One day after my second round of chemotherapy, I remember taking a shower at night, and as I massaged the shampoo into my hair, strands of hair wrapped around my fingers and went down the drain. To my horror, I would gently tug a long piece of hair and it would painlessly fall out.
One piece, two, three and then whole chunks were coming out as I brushed my hair. Every pillow I laid on and chair I sat on would be covered with dead hair. The next night I decided to just close my eyes and comb out the dead hair. It was horrifying to watch fistfuls tossed into the trash. After a week, most of my hair was gone, and I had lost my eyebrows and eyelashes too.
I could no longer recognize the bald figure staring back in the mirror. Most women facing cancer would tell you the sight is depressing.
I bought a synthetic wig. I hated it. It didn’t look like me. The hairline looked fake and the actual wig was too big for my head. I couldn’t style the hair because it was synthetic and worst of all – it was so itchy. The wig stressed me out so much that I would throw a baseball cap on top, and that solved the problem of the hairline but not the itchiness. I always wished I had a cap wig – hair attached to the brim of the baseball cap so I got to thinking. I moved around some resources and I designed just that. Cap wigs. 100% human hair attached to cotton or velvet cap wigs.
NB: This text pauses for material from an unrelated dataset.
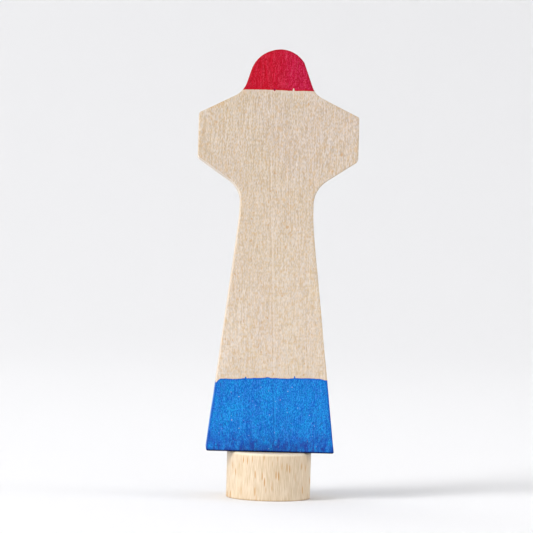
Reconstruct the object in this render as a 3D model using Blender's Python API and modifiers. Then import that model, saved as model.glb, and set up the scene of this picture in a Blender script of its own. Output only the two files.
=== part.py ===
"""Stained wooden figure board standing on a short round plug.

A flat figure is sawn from one board, its edges are rounded over, and it is
glued on end to a turned plug. A fluted dowel pin in two blind holes holds the
joint. The cap of the figure is stained red and its skirt blue.

Metres, +Z up. The origin is at the middle of the plug's foot. The front of
the figure faces -Y and its arms reach along X.
"""

import math

import bmesh
import bpy
from mathutils import Matrix

MM = 0.001

# Plug
PLUG_R = 9.0 * MM
PLUG_H = 9.85 * MM
PLUG_RIM = 0.5 * MM  # radius of the softened top and bottom rims

# Board
GAP = 0.3 * MM  # glue line between touching pieces
BOARD_T = 10.0 * MM  # thickness, front to back
EDGE_R = 0.55 * MM  # round-over along the front and back outlines
FOOT_Z = PLUG_H + GAP
TOP_Z = 95.65 * MM
CAP_R = 6.25 * MM  # radius of the domed cap
FLANK_DEG = 19.0  # lean of the cap's flanks from upright
SHOULDER_SLOPE = 0.49  # fall of the shoulder for each unit outwards
UNDERARM_SLOPE = 0.668  # rise of the underarm for each unit outwards
ARM_X = 17.0 * MM  # half the width across the arms
ARM_TOP_Z = 81.62 * MM  # corner between shoulder and arm end
ARM_LOW_Z = 72.3 * MM  # corner between arm end and underarm
WAIST_X = 7.62 * MM  # half the width at the waist
FLARE_SLOPE = 0.118  # widening of the skirt for each unit down
FOOT_X = 13.5 * MM  # half the width at the foot
NECK_FILLET = 4.4 * MM
SHOULDER_FILLET = 0.8 * MM
ARM_LOW_FILLET = 1.4 * MM
WAIST_TOP_FILLET = 6.2 * MM
WAIST_LOW_FILLET = 45.0 * MM
FOOT_FILLET = 0.8 * MM

# Stain lines
RED_FROM_Z = 86.8 * MM
BLUE_TO_Z = 25.8 * MM

# Dowel pin in its two blind holes
HOLE_R = 3.1 * MM
PIN_R = HOLE_R - GAP
PIN_FLUTES = 12
PIN_FLUTE_DEPTH = 0.25 * MM
PIN_CHAMFER = 0.6 * MM
HOLE_IN_PLUG = 7.2 * MM
HOLE_IN_BOARD = 12.5 * MM

# Fineness
ARC_STEP_DEG = 7.0
PLUG_STEPS = 72
HOLE_STEPS = 32


def clear_scene():
    for o in list(bpy.data.objects):
        bpy.data.objects.remove(o, do_unlink=True)


def collection(name):
    c = bpy.data.collections.new(name)
    bpy.context.scene.collection.children.link(c)
    return c


def material(name, rgb, roughness):
    m = bpy.data.materials.new(name)
    m.use_nodes = True
    p = m.node_tree.nodes["Principled BSDF"]
    p.inputs["Base Color"].default_value = (*rgb, 1.0)
    p.inputs["Roughness"].default_value = roughness
    p.inputs["Metallic"].default_value = 0.0
    m.diffuse_color = (*rgb, 1.0)
    return m


def crossing(p, slope_p, q, slope_q):
    """Where the line through p and the line through q meet; slopes are dz/dx."""
    x = (q[1] - p[1] + slope_p * p[0] - slope_q * q[0]) / (slope_p - slope_q)
    return (x, p[1] + slope_p * (x - p[0]))


def corners():
    """The right half of the outline, from the top centre to the foot centre, as corners with fillets."""
    cap_z = TOP_Z - CAP_R
    lean = math.radians(FLANK_DEG)
    flank = (CAP_R * math.cos(lean), cap_z + CAP_R * math.sin(lean))
    shoulder = (ARM_X, ARM_TOP_Z)
    arm_low = (ARM_X, ARM_LOW_Z)
    foot = (FOOT_X, FOOT_Z)
    neck = crossing(flank, -1.0 / math.tan(lean), shoulder, -SHOULDER_SLOPE)
    waist_top = (WAIST_X, ARM_LOW_Z - UNDERARM_SLOPE * (ARM_X - WAIST_X))
    waist_low = (WAIST_X, FOOT_Z + (FOOT_X - WAIST_X) / FLARE_SLOPE)
    cap_corner = CAP_R * math.tan((math.pi / 2 - lean) / 2)
    return [
        (0.0, TOP_Z, 0.0),
        (cap_corner, TOP_Z, CAP_R),
        (*neck, NECK_FILLET),
        (*shoulder, SHOULDER_FILLET),
        (*arm_low, ARM_LOW_FILLET),
        (*waist_top, WAIST_TOP_FILLET),
        (*waist_low, WAIST_LOW_FILLET),
        (*foot, FOOT_FILLET),
        (0.0, FOOT_Z, 0.0),
    ]


def filleted(points):
    """Points along an open chain of corners, with each inner corner turned on an arc of its own radius."""
    out = [points[0][:2]]
    for (ax, az, _), (bx, bz, r), (cx, cz, _) in zip(points, points[1:], points[2:]):
        la, lc = math.hypot(ax - bx, az - bz), math.hypot(cx - bx, cz - bz)
        ua = ((ax - bx) / la, (az - bz) / la)
        uc = ((cx - bx) / lc, (cz - bz) / lc)
        inner = math.acos(max(-1.0, min(1.0, ua[0] * uc[0] + ua[1] * uc[1])))
        turn = math.pi - inner
        reach = r / math.tan(inner / 2)
        mid = (ua[0] + uc[0], ua[1] + uc[1])
        lm = math.hypot(*mid)
        centre = (
            bx + mid[0] / lm * r / math.sin(inner / 2),
            bz + mid[1] / lm * r / math.sin(inner / 2),
        )
        start = (bx + ua[0] * reach, bz + ua[1] * reach)
        a0 = math.atan2(start[1] - centre[1], start[0] - centre[0])
        side = ua[0] * uc[1] - ua[1] * uc[0]
        sense = 1.0 if side < 0 else -1.0
        steps = max(3, math.ceil(math.degrees(turn) / ARC_STEP_DEG))
        for i in range(steps + 1):
            a = a0 + sense * turn * i / steps
            out.append((centre[0] + r * math.cos(a), centre[1] + r * math.sin(a)))
    out.append(points[-1][:2])
    return out


def full_outline():
    """The closed outline, right half then left half. The foot is one straight line, so its middle takes no point."""
    half = filleted(corners())[:-1]
    clean = [half[0]]
    for p in half[1:]:
        if math.hypot(p[0] - clean[-1][0], p[1] - clean[-1][1]) > 0.02 * MM:
            clean.append(p)
    left = [(-x, z) for x, z in reversed(clean) if x > 0.01 * MM]
    return clean + left


def curve_plate(name, points, thickness, rim, into):
    """A 2D outline of rounded edge and the given thickness, as a closed mesh in the XY plane."""
    data = bpy.data.curves.new(name + "_outline", "CURVE")
    data.dimensions = "2D"
    data.fill_mode = "BOTH"
    data.extrude = thickness / 2 - rim
    data.bevel_depth = rim
    data.bevel_resolution = 2
    data.offset = -rim
    spline = data.splines.new("POLY")
    spline.points.add(len(points) - 1)
    for p, (x, y) in zip(spline.points, points):
        p.co = (x, y, 0.0, 1.0)
    spline.use_cyclic_u = True
    flat = bpy.data.objects.new(name + "_curve", data)
    bpy.context.scene.collection.objects.link(flat)
    bpy.context.view_layer.update()
    graph = bpy.context.evaluated_depsgraph_get()
    mesh = bpy.data.meshes.new_from_object(flat.evaluated_get(graph), depsgraph=graph)
    mesh.name = name
    work = bmesh.new()
    work.from_mesh(mesh)
    bmesh.ops.remove_doubles(work, verts=work.verts, dist=0.000004)
    bmesh.ops.recalc_face_normals(work, faces=work.faces)
    work.to_mesh(mesh)
    work.free()
    made = bpy.data.objects.new(name, mesh)
    made.matrix_world = flat.matrix_world
    into.objects.link(made)
    bpy.data.objects.remove(flat, do_unlink=True)
    return made


def turned(name, profile, steps, into):
    """A solid turned about Z from a profile that runs down its outer side, top to bottom."""
    mesh = bpy.data.meshes.new(name)
    mesh.from_pydata(
        [(x, 0.0, z) for x, z in profile],
        [(i, i + 1) for i in range(len(profile) - 1)],
        [],
    )
    made = bpy.data.objects.new(name, mesh)
    into.objects.link(made)
    screw = made.modifiers.new("turn", "SCREW")
    screw.axis = "Z"
    screw.angle = math.tau
    screw.steps = steps
    screw.render_steps = steps
    screw.use_merge_vertices = True
    screw.merge_threshold = 0.00001
    screw.use_smooth_shade = True
    return made


def cut(target, cutter):
    cutter.hide_render = True
    cutter.display_type = "WIRE"
    mod = target.modifiers.new("cut_" + cutter.name, "BOOLEAN")
    mod.operation = "DIFFERENCE"
    mod.solver = "EXACT"
    mod.object = cutter


def smooth(mesh, degrees):
    mesh.shade_smooth()
    mesh.set_sharp_from_angle(angle=math.radians(degrees))


def make_board(parts, cutters, wood, red, blue):
    board = curve_plate("figure_board", full_outline(), BOARD_T, EDGE_R, parts)
    board.data.transform(Matrix.Rotation(math.pi / 2, 4, "X"))

    # The faces are split along the two stain lines, and each zone takes its colour.
    work = bmesh.new()
    work.from_mesh(board.data)
    for z in (RED_FROM_Z, BLUE_TO_Z):
        geom = work.verts[:] + work.edges[:] + work.faces[:]
        bmesh.ops.bisect_plane(
            work, geom=geom, dist=0.000001, plane_co=(0, 0, z), plane_no=(0, 0, 1)
        )
    for f in work.faces:
        z = f.calc_center_median().z
        f.material_index = 1 if z > RED_FROM_Z else 2 if z < BLUE_TO_Z else 0
    work.to_mesh(board.data)
    work.free()
    for m in (wood, red, blue):
        board.data.materials.append(m)
    smooth(board.data, 35)

    hole = turned("cut_board_hole", hole_profile(HOLE_IN_BOARD), HOLE_STEPS, cutters)
    hole.location = (0.0, 0.0, FOOT_Z)
    cut(board, hole)
    return board


def hole_profile(depth):
    """A cutter for a blind hole that starts below the face it opens on and ends in a shallow drill point."""
    over = 2.0 * MM
    return [
        (0.0, depth),
        (HOLE_R, depth - 0.8 * MM),
        (HOLE_R, -over),
        (0.0, -over),
    ]


def plug_profile():
    pts = [(0.0, PLUG_H)]
    for i in range(5):
        a = math.radians(90.0 - 22.5 * i)
        pts.append(
            (
                PLUG_R - PLUG_RIM + PLUG_RIM * math.cos(a),
                PLUG_H - PLUG_RIM + PLUG_RIM * math.sin(a),
            )
        )
    for i in range(5):
        a = math.radians(-22.5 * i)
        pts.append(
            (
                PLUG_R - PLUG_RIM + PLUG_RIM * math.cos(a),
                PLUG_RIM + PLUG_RIM * math.sin(a),
            )
        )
    pts.append((0.0, 0.0))
    return pts


def make_plug(parts, cutters, wood):
    plug = turned("plug", plug_profile(), PLUG_STEPS, parts)
    plug.data.materials.append(wood)
    hole = turned(
        "cut_plug_hole",
        [
            (0.0, 2.0 * MM),
            (HOLE_R, 2.0 * MM),
            (HOLE_R, -HOLE_IN_PLUG + 0.8 * MM),
            (0.0, -HOLE_IN_PLUG),
        ],
        HOLE_STEPS,
        cutters,
    )
    hole.location = (0.0, 0.0, PLUG_H)
    cut(plug, hole)
    return plug


def make_pin(parts, wood):
    """A fluted pin: a round outline with shallow grooves, its ends eased, standing in both holes."""
    low = PLUG_H - HOLE_IN_PLUG + 0.8 * MM + GAP
    high = FOOT_Z + HOLE_IN_BOARD - 0.8 * MM - GAP
    points = []
    for i in range(PIN_FLUTES):
        for share, depth in ((0.0, 0.0), (0.4, 0.0), (0.6, 1.0), (0.8, 1.0)):
            a = math.tau * (i + share) / PIN_FLUTES
            r = PIN_R - depth * PIN_FLUTE_DEPTH
            points.append((r * math.cos(a), r * math.sin(a)))
    pin = curve_plate("dowel_pin", points, high - low, PIN_CHAMFER, parts)
    pin.location = (0.0, 0.0, (low + high) / 2)
    pin.data.materials.append(wood)
    smooth(pin.data, 35)
    return pin


def main():
    clear_scene()
    parts = collection("stained_figure_on_plug")
    cutters = collection("cutters")
    wood = material("natural_board", (0.70, 0.55, 0.41), 0.62)
    red = material("red_stain", (0.578, 0.012, 0.042), 0.55)
    blue = material("blue_stain", (0.02, 0.16, 0.54), 0.55)
    beech = material("beech", (0.83, 0.64, 0.43), 0.6)
    pin_wood = material("pin_beech", (0.70, 0.50, 0.32), 0.6)
    make_board(parts, cutters, wood, red, blue)
    make_plug(parts, cutters, beech)
    make_pin(parts, pin_wood)
    bpy.context.view_layer.update()


main()
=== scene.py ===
"""Looks for the stained wooden figure board on its plug.

The board, the plug and the pin are solid wood. The stains are part of the
board's own surface. Metres, in the CAD frame; lengths in the helpers below
are given in millimetres and scaled once, at the end.
"""

import math

import bmesh
import bpy
import numpy as np
from mathutils import Matrix, Vector, geometry, kdtree


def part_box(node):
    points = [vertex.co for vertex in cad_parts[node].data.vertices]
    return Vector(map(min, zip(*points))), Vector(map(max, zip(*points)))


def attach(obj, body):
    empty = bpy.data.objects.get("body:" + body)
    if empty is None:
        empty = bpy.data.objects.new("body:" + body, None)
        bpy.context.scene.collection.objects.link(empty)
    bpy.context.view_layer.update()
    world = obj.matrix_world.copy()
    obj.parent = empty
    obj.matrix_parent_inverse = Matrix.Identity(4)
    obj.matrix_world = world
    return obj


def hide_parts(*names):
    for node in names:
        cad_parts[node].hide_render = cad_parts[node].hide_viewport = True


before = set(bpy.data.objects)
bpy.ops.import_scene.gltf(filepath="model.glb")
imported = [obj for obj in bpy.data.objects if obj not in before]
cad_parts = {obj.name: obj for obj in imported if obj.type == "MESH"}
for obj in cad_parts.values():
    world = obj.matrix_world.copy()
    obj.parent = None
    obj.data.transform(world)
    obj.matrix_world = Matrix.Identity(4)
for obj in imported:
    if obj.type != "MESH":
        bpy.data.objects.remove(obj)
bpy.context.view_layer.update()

MM = 0.001

# ---------------------------------------------------------------- places read from the frame
board_lo, board_hi = (np.array(c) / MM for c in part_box("figure_board"))
plug_lo, plug_hi = (np.array(c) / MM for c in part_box("plug"))
pin_lo, pin_hi = (np.array(c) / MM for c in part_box("dowel_pin"))

THICK = board_hi[1] - board_lo[1]
TOP_Z = board_hi[2] - 0.1
JOINT_Z = (plug_hi[2] + board_lo[2]) / 2  # where board and plug meet
PLUG_R = (plug_hi[0] - plug_lo[0]) / 2
HOLE_R = (pin_hi[0] - pin_lo[0]) / 2 + 0.3
HOLE_LOW = pin_lo[2] - 0.3
HOLE_HIGH = pin_hi[2] + 0.3

BOARD_X = (board_lo[0] + board_hi[0]) / 2
PLUG_X = (plug_lo[0] + plug_hi[0]) / 2
GLUE = 0.02  # half of the hairline joint between board and plug

# ---------------------------------------------------------------- smooth noise on arrays


def hashed(ix, iy, iz, seed):
    n = (
        ix.astype(np.uint32) * np.uint32(374761393)
        + iy.astype(np.uint32) * np.uint32(668265263)
        + iz.astype(np.uint32) * np.uint32(2246822519)
        + np.uint32((seed * 3266489917) & 0xFFFFFFFF)
    )
    n = (n ^ (n >> np.uint32(13))) * np.uint32(1274126177)
    n = n ^ (n >> np.uint32(16))
    return (n & np.uint32(0xFFFFFF)).astype(float) / float(0xFFFFFF) * 2 - 1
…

Through my 501(c)(3) non-profit organization I give FREE cap wigs to women and children fighting cancer. I believe every woman and child going through cancer treatment deserves access to a quality wig in which she can feel beautiful and confident in. Wigs can cost $1000 so that’s why we give them for free. On top of amounting hospital bills, the cost of a wig is the last thing a cancer patient is paying for. The gift of a cap wig can give patients hope, confidence and strength.
Today, I am in remission.
I returned to work at NBC10 Boston in January 2018. Initially I wore a wig on TV, but a couple of months later when I was comfortable, I decided to ditch the wig and reveal the hair growth underneath. I overcame my vulnerability and was very proud to debut my newfound strength. My new hair is a symbol of struggle, rebirth and growth. I’m moving forward and have found my purpose in giving hope and inspiration to others battling cancer through the Verma Foundation.
Thank you all for your support and help to #PutACapOnCancer.